Setelah insiden itu berlalu. Dian kembali duduk dekat Fatih. Ia melenturkan saraf-sarafnya yang menegang.
"Wow luar biasa. Badas," kata Fatih bertepuk tangan.
"Biasa aja kak."
"Sejak kapan kamu mempelajari ilmu totok seperti itu?"

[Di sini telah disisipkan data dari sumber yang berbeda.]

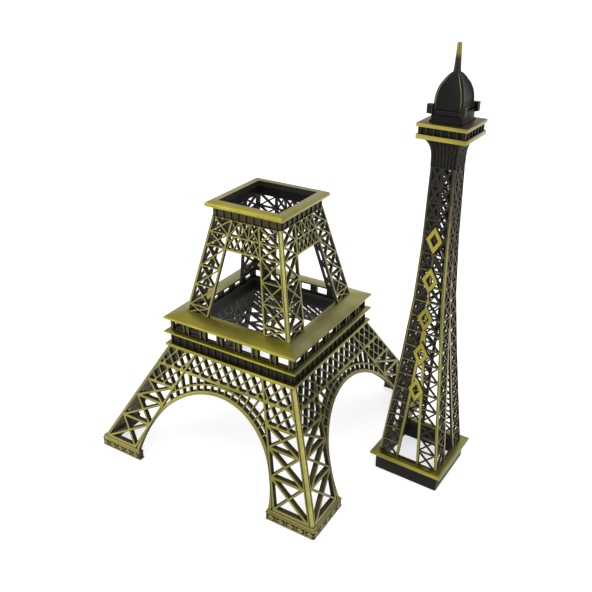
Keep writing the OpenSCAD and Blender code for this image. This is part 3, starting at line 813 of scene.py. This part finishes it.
# Each softbox: where it is, what it aims at and how wide and high it is, in metres, and its watts
SOFTBOXES = {"overhead": ((-0.2, -0.3, 1.3), (0.05, 0, 0.1), 1.5, 6),
             "left": ((-1.1, -0.9, 0.7), (0.03, 0, 0.12), 0.9, 5),
             "right": ((1.2, -0.4, 0.7), (0.03, 0, 0.12), 0.9, 5)}
CAMERA_PLACE = (0.2660, -0.39446, 0.35971)
CAMERA_AZIMUTH, CAMERA_ELEVATION = math.radians(31.69), math.radians(27.45)
CAMERA_LENS, CAMERA_SENSOR = 44.07, 36.0


def plain(name, colour, roughness):
    """Matt paper that varies very little and glows enough to stay pale."""
    t = Tree(name)
    tint = t.mix(t.noise(t.add("TexCoord").outputs["Object"], 2.0), colour,
                 tuple(0.985 * c for c in colour[:3]) + (1,))
    shader = t.add("BsdfPrincipled", {"Base Color": tint, "Roughness": roughness,
                                      "Emission Color": tint, "Emission Strength": PAPER_GLOW})
    t.add("OutputMaterial", {"Surface": shader.outputs[0]})
    return t.material


def aim(thing, place, direction):
    """Places a light or camera so that it looks along a direction, and shows it in the scene."""
    made = bpy.data.objects.new(thing.name, thing)
    made.location = place
    made.rotation_mode = "QUATERNION"
    made.rotation_quaternion = direction.to_track_quat("-Z", "Y")
    bpy.context.scene.collection.objects.link(made)
    return made


sheet = bpy.data.meshes.new("floor")
sheet.from_pydata([(x * FLOOR_HALF, y * FLOOR_HALF, 0) for x, y in ((-1, -1), (1, -1), (1, 1), (-1, 1))],
                  [], [(0, 1, 2, 3)])
sheet.materials.append(plain("white_paper", PAPER, 0.9))
floor = bpy.data.objects.new("floor", sheet)
floor.location.z = -FLOOR_DROP
bpy.context.scene.collection.objects.link(floor)

world = bpy.data.worlds.new("studio")
world.use_nodes = True
world.node_tree.nodes["Background"].inputs["Color"].default_value = (1, 1, 1, 1)
world.node_tree.nodes["Background"].inputs["Strength"].default_value = WORLD_LIGHT
bpy.context.scene.world = world

for name, (place, target, size, watts) in SOFTBOXES.items():
    lamp = bpy.data.lights.new(name, "AREA")
    lamp.shape = "SQUARE"
    lamp.size = size
    lamp.energy = watts
    aim(lamp, place, Vector(target) - Vector(place))

bpy.context.scene.view_settings.view_transform = "Standard"

lens = bpy.data.cameras.new("camera")
lens.lens = CAMERA_LENS
lens.sensor_width = CAMERA_SENSOR
level = math.cos(CAMERA_ELEVATION)
from_model = Vector((math.sin(CAMERA_AZIMUTH) * level, -math.cos(CAMERA_AZIMUTH) * level,
                     math.sin(CAMERA_ELEVATION)))
bpy.context.scene.camera = aim(lens, CAMERA_PLACE, -from_model)
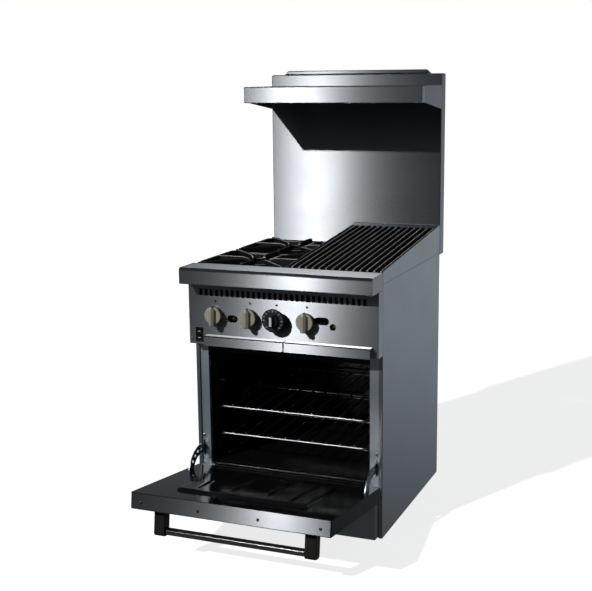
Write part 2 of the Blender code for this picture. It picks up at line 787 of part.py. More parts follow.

"Sudah lama kak. Jadi sekretaris Bara tidak mudah kak. Aku harus bisa membela diri."
"Tidak mudah bagaimana?"
"Saingan bisnis bos luar biasa. Mereka kadang berbuat kriminal berebut tender dengan bos. Aku sering mewakili bos melakukan presentase. Aku bahkan jadi bahan pelecehan para rekan bisnis bos. Makanya aku harus bisa jaga diri. Sebenarnya aku itu enggak mirip sekretaris malah cenderung kayak bodyguardnya dia."
"Kok gitu?"
"Dunia bisnis itu kejam kak. Mereka akan menggunakan segala cara. Aku sebagai tangan kanan bos harus serba bisa. Kami dulu pernah hampir dibunuh sama lawan bisnis bos. Mereka bayar orang buat membunuh kami. Ada empat orang waktu itu. Jika bos sendiri yang menghadapi mereka tentu akan kalah. Makanya aku harus bisa juga bela diri. Ilmu totok yang aku miliki bisa melumpuhkan lawan tanpa aku harus mengeluarkan tenaga. Percaya nggak jika aku bisa karate, kempo dan silek harimau?"
"Percaya setelah melihat yang tadi. Siapa yang menyuruh kamu berlatih dengan keras?"
"Aku sendiri. Aku tak mau jadi wanita lemah. Karena kelemahanku makanya lima belas tahun yang lalu aku mengalami peristiwa buruk," kata Dian meremas gelas seolah-olah akan memecahkannya. Entah kenapa setelah mengatakannya mata Dian berkaca-kaca. Ia masih dendam dengan pelaku pemerkosaannya.
"Maksudnya apa Dian?"
Dian tersenyum pada Fatih, "Lupakan saja kak jika aku pernah mengatakannya."